During its festival run, Bone Tomahawk was showered with praise from viewers and critics alike.  That is hardly surprising when your cast is comprised of Kurt Russell, Patrick Wilson, Matthew Fox, Lili Simmons, David Arquette, while lesser roles are filled with genre favorites like Sid Haig.  However, at a run time that surpasses the 2 hour mark, many have questioned the pacing of the film.  Furthermore, the filmmakers are asking horror fans to accept the Western backdrop, or for Old-West fans to stomach the horror elements.  It would be easy for Bone Tomahawk to fall flat, yet it does nothing of the sort.

The opening sequence of the film gives you a small taste of what lies in wait.  Sid Haig and David Arquette are two wandering highwaymen, neither of which are strangers to violence.  We’re tossed into the middle of situation, and it doesn’t end well.  After this opening scene, we move into classic Spaghetti Western territory.  The plot isn’t all that different from the John Wayne film The Searchers or even the Tommy Lee Jones film The Missing.  A savage tribe (known as the Troglodytes) have raided the town, killed some folks, and kidnapped others.  A small, diverse group of men set out to save or avenge those taken.  It’s this way for 90 minutes, and I might have checked out had it not been for the dialogue.  Yes, the dialogue.

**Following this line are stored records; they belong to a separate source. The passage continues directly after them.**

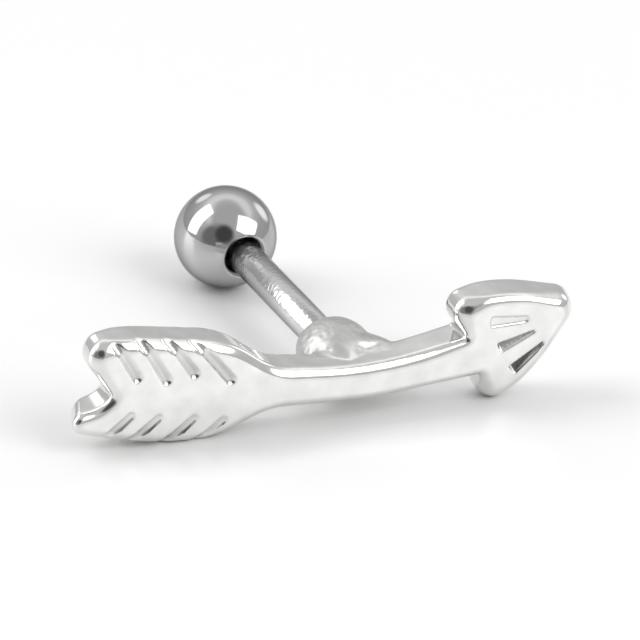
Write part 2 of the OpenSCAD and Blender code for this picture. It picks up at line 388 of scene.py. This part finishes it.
def arrow_plate(thick):
    """The arrow's curved plate: its outline rounded corner by corner, then drawn back in rings
    that follow each corner's own front and back rounding."""
    bm = bmesh.new()
    layers = [bm.verts.layers.float.new(name) for name in ("set_back", "front", "last", "back")]
    place = bm.verts.layers.int.new("place")
    cap = rounded_outline(bm, layers)
    rim = list(cap.verts)
    outline = [v.co.xz for v in rim]
    values = blended(outline, [[v[layer] for layer in layers] for v in rim])
    shifts = [row[0] for row in values]
    sections = [rounded_section(*row[1:], thick) for row in values]
    inward = []
    for i, v in enumerate(rim):
        v[place] = i
        before = (outline[i] - outline[i - 1]).normalized()
        after = (outline[(i + 1) % len(rim)] - outline[i]).normalized()
        along = (before + after).normalized()
        inward.append(Vector((along.y, 0, -along.x)))
    for row in range(len(sections[0])):
        if row:
            made = bmesh.ops.extrude_face_region(bm, geom=[cap])
            # The arrow's front stays, and the faces left behind inside it go
            if row > 1:
                bmesh.ops.delete(bm, geom=[cap], context="FACES_ONLY")
            cap = next(item for item in made["geom"] if isinstance(item, bmesh.types.BMFace))
        for v in cap.verts:
            i = v[place]
            inset, depth = sections[i][row]
            shift = shifts[i] * depth / thick
            v.co = Vector((outline[i].x + shift, depth, outline[i].y)) + inward[i] * inset
    bmesh.ops.recalc_face_normals(bm, faces=bm.faces)
    return bm


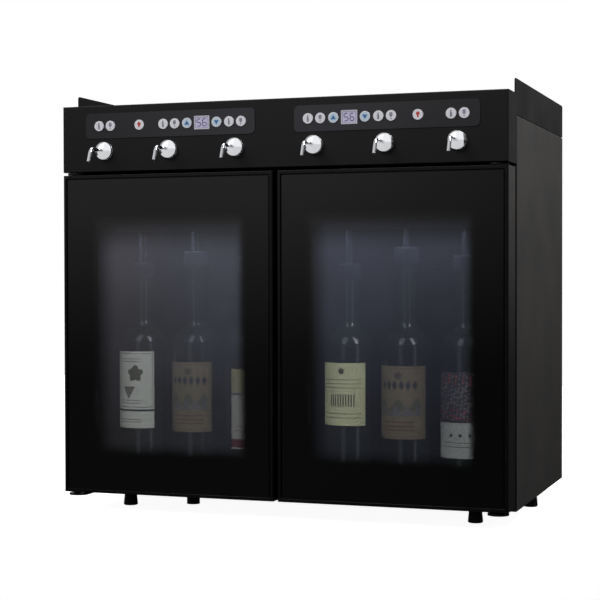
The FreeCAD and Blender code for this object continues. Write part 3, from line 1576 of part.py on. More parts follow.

The banter between characters is amazing.  We’re talking Tarantino or Kevin Smith level of witty conversations.  For 90 minutes almost nothing happens, yet I felt thoroughly engaged.  You’re learning about these characters as we go; their quirks and motivations. In the case of Richard Jenkins, you’re learning that the guy could read the phone book to you and make it funny (do they still have those?). Nothing feels forced or contrived.  They’re all vastly different in their personalities and they all feel like they genuinely belong to the setting.  It’s a true testament to what good writing and acting can do for immersion.  If you’re more of the action-packed Furious 7 kind of viewer, go ahead and mosey on along.

Despite being 90 minutes of character development, the last 30 minutes of Bone Tomahawk shed the pretense of classic Western and go full-blown horror.  You better hope grandma and grandpa didn’t put this on because they saw Kurt Russell was in another Western.  There were several, very intense “stank-faces” made towards the end by me.  I ate a sandwich while watching The Green Inferno, yet I did a cough-gag after one of the execution scenes.  It’s brutal, graphic, and at moments hard to watch, all while avoiding the pretentious “look how crazy we were willing to get” vibe.  As an audience, we were told that these people were savages, and the film delivers on that promise.

There aren’t a lot of amazing or grand moments of cinematography, nor will the sound design keep you up at night wondering what that bump was.  From a technical standpoint, Bone Tomahawk is a fairly basic film.  Point the camera, shoot the scene.  Director and writer S. Craig Zahler chose to rely on strong performances from his actors and use solid dialogue to make this movie work.  There is certainly some strong symbolism sprinkled throughout the film, but a straightforward viewing is all that is required.   I’ll be thinking about this one for awhile.  Hell, the desire to decode the film may even convince me to stomach the later portion one more time.